Ron Peterson, CEO of Baxter Regional Medical Center in Mountain Home, testified that his hospital is projecting $40 million in Medicare reimbursement cuts over the next six years, and that the private option would offset that hit by $14.6 million. “Thank goodness the private option came about, because that has helped eliminate some of that deficit,” Peterson said. He said that through the first four months of 2014, the hospital had seen a 10 percent reduction in ER  visits, a 42 percent reduction in uninsured ER visits, and a 48 percent reduction in uninsured inpatient admissions — as compared to the first four months of 2013. Peterson said that through the end of April, the hospital had gotten $770,000 in revenue from the private option and a directly corresponding decrease in charity care. The hospital was $3.5 million in the red last year; thus far this year they are $485,000 in the black. 

“The difference between us being in the red and us being in the black is the private option,” Peterson said. 


Much more detailed information on costs, utilization and outcomes will be available once the state completes its first evaluation report as part of the federal requirements for the private option waiver in the second half of 2015. Again, the hospital survey data is very preliminary, but gives reason for cautious optimism on reducing the burden of uncompensated care for hospitals in the state.

The small reduction in ER use is a notable finding; coverage expansions are often associated with an initial uptick in ER use. “In the emergency department, I believe a lot of individuals come to the hospital ER because they know we’re required to provide care to anybody who comes and we do that,” Peterson said. “I think that the private option has given some people the alternative now that they know they can go to the physician’s office and be accepted.” Harry Hutchison, vice-president of finance at St. Bernards Healthcare in Jonesboro added: “The private option allows these people to be covered currently. Previously those patients couldn’t go … without having dollars. …They’d go into the ER because they have no money. The opportunity now, because they do have insurance, is to work with prevention, getting them identified and building a relationship with a primary care physician so no longer do they have that single option to come to the emergency room, but to go to an established primary care physician, which is so much more cost-effective.” (The private option does not cover non-emergency ER use; one open question is whether that will impact ER utilization versus traditional Medicaid expansion.) 

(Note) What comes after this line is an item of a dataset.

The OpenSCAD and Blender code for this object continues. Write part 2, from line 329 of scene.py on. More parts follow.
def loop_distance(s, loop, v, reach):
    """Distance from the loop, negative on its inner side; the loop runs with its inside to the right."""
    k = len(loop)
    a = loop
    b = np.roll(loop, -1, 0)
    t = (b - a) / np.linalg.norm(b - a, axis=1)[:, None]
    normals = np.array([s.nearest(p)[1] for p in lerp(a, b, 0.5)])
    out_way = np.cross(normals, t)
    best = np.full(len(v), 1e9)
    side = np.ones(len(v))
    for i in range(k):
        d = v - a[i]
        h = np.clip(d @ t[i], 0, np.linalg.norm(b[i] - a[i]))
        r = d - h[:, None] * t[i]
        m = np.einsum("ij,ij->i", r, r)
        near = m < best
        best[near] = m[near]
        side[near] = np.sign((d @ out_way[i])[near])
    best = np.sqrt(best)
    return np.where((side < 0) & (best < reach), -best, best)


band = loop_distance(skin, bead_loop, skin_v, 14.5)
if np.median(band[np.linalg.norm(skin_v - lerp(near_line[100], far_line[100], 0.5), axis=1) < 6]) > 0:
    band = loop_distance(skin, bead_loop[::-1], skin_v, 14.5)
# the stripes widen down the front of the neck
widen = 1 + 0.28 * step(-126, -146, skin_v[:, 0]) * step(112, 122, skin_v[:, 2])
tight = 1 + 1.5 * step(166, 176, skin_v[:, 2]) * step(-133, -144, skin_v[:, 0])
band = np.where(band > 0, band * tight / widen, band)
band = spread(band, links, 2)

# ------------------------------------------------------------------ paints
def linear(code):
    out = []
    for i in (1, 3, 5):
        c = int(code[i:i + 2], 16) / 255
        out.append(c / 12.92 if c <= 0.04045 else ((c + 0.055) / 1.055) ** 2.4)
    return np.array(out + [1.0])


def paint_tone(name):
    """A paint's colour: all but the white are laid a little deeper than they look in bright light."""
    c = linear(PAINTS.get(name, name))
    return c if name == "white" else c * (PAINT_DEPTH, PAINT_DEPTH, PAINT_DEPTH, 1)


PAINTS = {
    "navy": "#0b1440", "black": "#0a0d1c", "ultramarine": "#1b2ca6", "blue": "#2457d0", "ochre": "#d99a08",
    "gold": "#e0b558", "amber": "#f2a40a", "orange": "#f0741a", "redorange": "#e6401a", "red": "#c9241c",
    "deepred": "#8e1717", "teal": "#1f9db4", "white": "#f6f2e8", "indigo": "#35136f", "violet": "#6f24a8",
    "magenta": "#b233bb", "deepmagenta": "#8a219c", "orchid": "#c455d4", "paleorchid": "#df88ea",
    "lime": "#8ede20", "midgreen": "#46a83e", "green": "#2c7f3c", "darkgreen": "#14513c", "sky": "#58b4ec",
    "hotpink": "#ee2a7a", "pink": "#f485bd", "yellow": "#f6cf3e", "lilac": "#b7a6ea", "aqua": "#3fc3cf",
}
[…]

“I think we are doing well both with respect to the original legislative intent and the re-authorization intent,” Thompson said. He said that state officials would present preliminary drafts of amendments to the private option waiver — adding HSAs and establishing cost-sharing for private option beneficiaries between 50 and 100 percent of the federal poverty level — in the next 4 to 6 weeks.  

Rep. David Meeks, who opposed the private option, said that he was skeptical of the findings because only half of the state’s hospitals had responded to the survey so far. As far as the preliminary data, he said, “I knew that the private option would help out in the short term, but to me it’s about a long-term sustainable program. …I still think we’ve got to continue to reform the program if we’re going to keep the program.”

All of the hospital administrators testified that the private option was vital to their financial stability. “It’s essential to our survival right now,” Hutchison. “For St. Bernards, it is essential for making ends meet.”

After the jump, more information on the survey findings: 

There was a fair amount of variance in findings between hospitals. Of the 42 hospitals which reported, 26 had a decrease in emergency department use; 37 out of 42 had fewer uninsured patients in the emergency room. Here’s the range: 

Of the 42 which reported, 25 had both fewer ER patients and fewer uninsured ER patients. 

Most of the hospitals reporting also had fewer uninsured hospitalizations, though this is a smaller data set because hospitals having fewer than 10 admissions by uninsured patients in either year were excluded.